Will MotoGP’s master of testing deception surprise again?


There was mixed messaging coming out of KTM on the eve of the 2023 MotoGP season.

On one side, team boss Francesco Guidotti was actively acknowledging it had been a rough pre-season.

On the other, newcomer Jack Miller sounded pretty certain the laptimes would be there come crunch time.

And somewhere in the middle was his team-mate Brad Binder – perhaps marginally alarmed by how the winter had gone but ultimately stoic and publicly keeping the faith.

In the end, KTM rocked up to the season opener at Portimao – the same track where it produced little in the way of eye-catching pace in testing just a couple of weeks earlier – and immediately broke the lap record with Miller on the first day of running.

Had it been sandbagging, or at least waiting to really put its package together and put its cards on the table? There was certainly a little bit of that.

But, when talking about this 2024 pre-season compared to that one last month, Binder gave a telling soundbite: “Well, last year I wanted to shoot myself, so I’d say this one’s a bit better.”

Clearly, there was a turnaround between the tests and the season opener last year for the brand – one that set up a good (if maybe not great) season with the best version of the RC16 KTM has ever had.

Going into 2024 then, might KTM’s capacity to pull off such transformations suggest rivals should be alarmed? After all, the KTM camp sounds perhaps more confident now than ever – even if the Lusail laptimes didn’t necessarily suggest cause for celebration.

Up its sleeve

Over the three test days at Sepang, Binder was seventh-fastest, with Miller 14th. In Qatar, Binder was ninth, though Miller improved to 11th.

But in testing, that only means so much – and in KTM’s case it seems to mean nothing at all.

In Malaysia, Binder had a ride height device issue at the most optimal time for time attacks. As a result, his and KTM’s fastest time of the test had come on the second day rather than third. Then, in Qatar, yellow flags compromised his fastest lap.

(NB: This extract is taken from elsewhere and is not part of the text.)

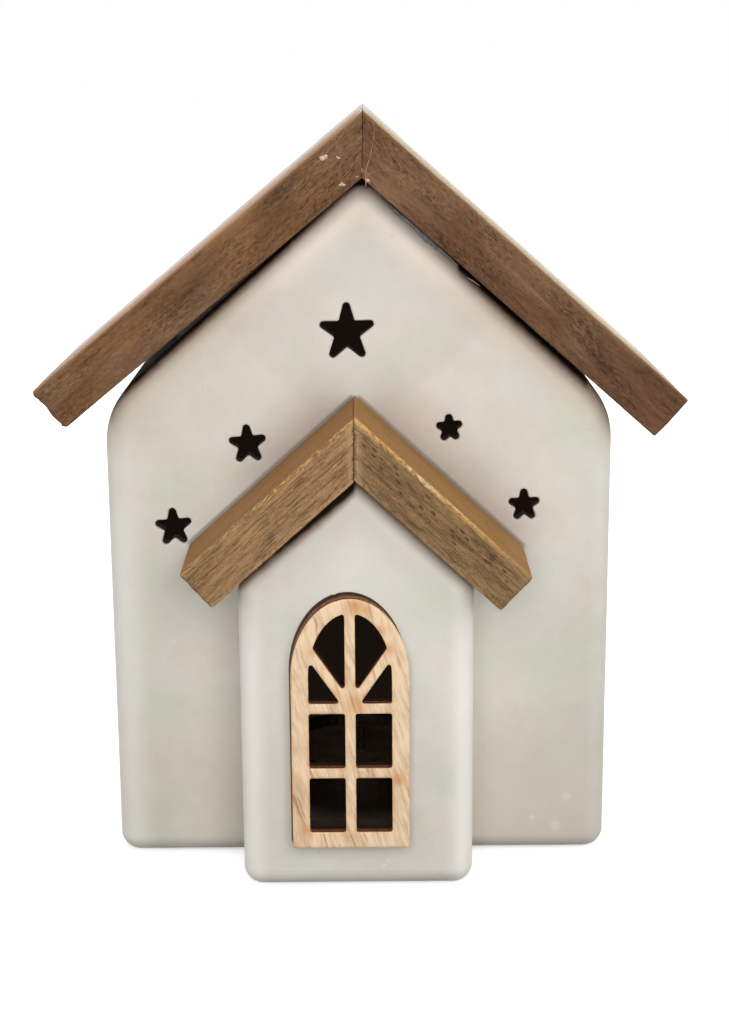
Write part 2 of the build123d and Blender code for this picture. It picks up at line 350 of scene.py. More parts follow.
class Studio(bpy.types.PropertyGroup):
    """Camera, floor and lights."""

    lens: FloatProperty(
        name="Lens", description="Focal length in millimetres", default=65.144
    )
    camera_place: FloatVectorProperty(
        name="Camera Place", description="Where the camera stands, in millimetres",
        default=(0.448, -405.097, 170.977),
    )
    camera_pitch: FloatProperty(
        name="Pitch", description="How far the camera looks down, in degrees", default=13.555
    )
    camera_yaw: FloatProperty(
        name="Yaw", description="How far the camera turns to the right, in degrees", default=0.036
    )
    camera_roll: FloatProperty(
        name="Roll", description="How far the camera leans, in degrees", default=-0.434
    )
    world_light: FloatProperty(
        name="World Light", description="Strength of the light from all round", default=0.25
    )


def settings(name):
    """A property group of the scene by its name."""
    return getattr(bpy.context.scene, "tealight_" + name)


def lattice_noise(points, seed):
    """Smooth noise from -1 to 1: random numbers at whole points, blended along three axes.

    points is an array of three columns, already divided by the size of a wave.
    """
    base = np.floor(points).astype(np.int64)
    part = points - base
    part = part * part * (3 - 2 * part)
    total = np.zeros(points.shape[:-1])
    for corner in np.ndindex(2, 2, 2):
        at = base + corner
        mixed = at[..., 0] * 73856093 ^ at[..., 1] * 19349663 ^ at[..., 2] * 83492791
        mixed = (mixed + seed * 2654435761) & 0xFFFFFFFF
        mixed = (mixed ^ (mixed >> 15)) * 2246822519 & 0xFFFFFFFF
        mixed = (mixed ^ (mixed >> 13)) * 3266489917 & 0xFFFFFFFF
        value = (mixed ^ (mixed >> 16)) / 0xFFFFFFFF * 2 - 1
        weight = np.prod(np.where(np.array(corner), part, 1 - part), axis=-1)
        total += value * weight
    return total


def layered_noise(points, seed, layers=3):
    """Lattice noise with finer and fainter layers added."""
    total = np.zeros(points.shape[:-1])
    for layer in range(layers):
        total += lattice_noise(points * 2.0**layer, seed + layer) / 2.0**layer
    return total


def mesh_piece(
    name, points, faces, body, slot, materials,
    attributes=None, face_materials=None, merged=1e-6,
):
    """A piece from points in millimetres and four-cornered faces, riding on a body.

    Points closer than merged, in metres, become one.
    """
    mesh = bpy.data.meshes.new(name)
    faces = np.asarray(faces, np.int32)
    mesh.vertices.add(len(points))
    mesh.vertices.foreach_set("co", (np.asarray(points, float) * MM).ravel())
    mesh.loops.add(faces.size)
    mesh.loops.foreach_set("vertex_index", faces.ravel())
    mesh.polygons.add(len(faces))
    mesh.polygons.foreach_set("loop_start", np.arange(len(faces)) * faces.shape[1])
    if face_materials is not None:
        mesh.polygons.foreach_set("material_index", face_materials)
    for key, (kind, values) in (attributes or {}).items():
        layer = mesh.attributes.new(key, kind, "POINT")
        field = "vector" if kind == "FLOAT_VECTOR" else "value"
        layer.data.foreach_set(field, np.asarray(values, float).ravel())
    mesh.update(calc_edges=True)
    mesh.validate()
    mesh.shade_smooth()
    for material in materials:
        mesh.materials.append(material)
    piece = bpy.data.objects.new(name, mesh)
    bpy.context.scene.collection.objects.link(piece)
    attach(piece, body)
    weld(piece, merged)
    return piece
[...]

All the while he has been very complimentary about the new RC16.

KTM had already undergone a major shift last year – in switching to a carbon chassis mid-season – so its off-season development appears to have been more linear. But Binder says the various bits and pieces in line to debut in 2024 have successfully addressed weak points.

The engine braking is now better, easier to tune. The engine itself has more horsepower without changing the character. The turning is also improved, and so is the rear of the bike – specifically rear contact.

“Our bike is working pretty good,” Binder said at the end of the test.

“I think we’ve clearly made a step from last season.”

There’s evidence of that, too, in an impressively consistent race simulation (at the conclusion of which he ran out of fuel) attempted by the South African on the final day in Qatar.

Binder never dipped out of low-1m53s in that simulation, a big contrast to his Qatar Grand Prix ride in November – in which his pace cratered after the halfway point as he went from fighting in the lead group with Pecco Bagnaia and Fabio Di Giannantonio to just barely hanging on to fifth place seven seconds adrift.

“There was a little bit of a drop, but nothing crazy,” said Binder of the race sim.

“Much better than the race here last year – so that’s the most important.”

The pace consistency, instead, was more like 2022 – when another quiet-looking pre-season for KTM, and the feeling Lusail was still not fitting its RC16s, was followed up by Binder finishing second in the Qatar opener seemingly out of nowhere.

But is it enough?

“Riders’ comments are – they can’t complain, they’re happy about all the improvements in the areas where we changed something,” Guidotti told MotoGP.com after Qatar’s running.

“So… compared to last race and compared especially to the last winter test, we are clearly a step ahead.

“But… we’re not sure yet if it’s enough.”

And that, of course, remains the big question. As much as KTM has improved on an already-formidable bike from 2023, Ducati may have improved as much on what was its own even-more-formidable bike.

But whether a title challenge is possible this year or not – and Binder certainly hasn’t ruled one out – another step forward and the consolidation of second place in the manufacturers’ pecking order may be enough for now.

After all, KTM has Binder on a deal running through 2026. It has Miller as a very useful asset capable of great peaks – but also Pedro Acosta already making a splash in Gas Gas colours.

As long as tangible forward motion continues, the vibes should be good. And while there was no evidence of said forward motion in the headline times from testing, there was in basically every other aspect – and thus a good reason to expect to see a genuine demonstration when the season begins for real with this weekend’s Qatar Grand Prix.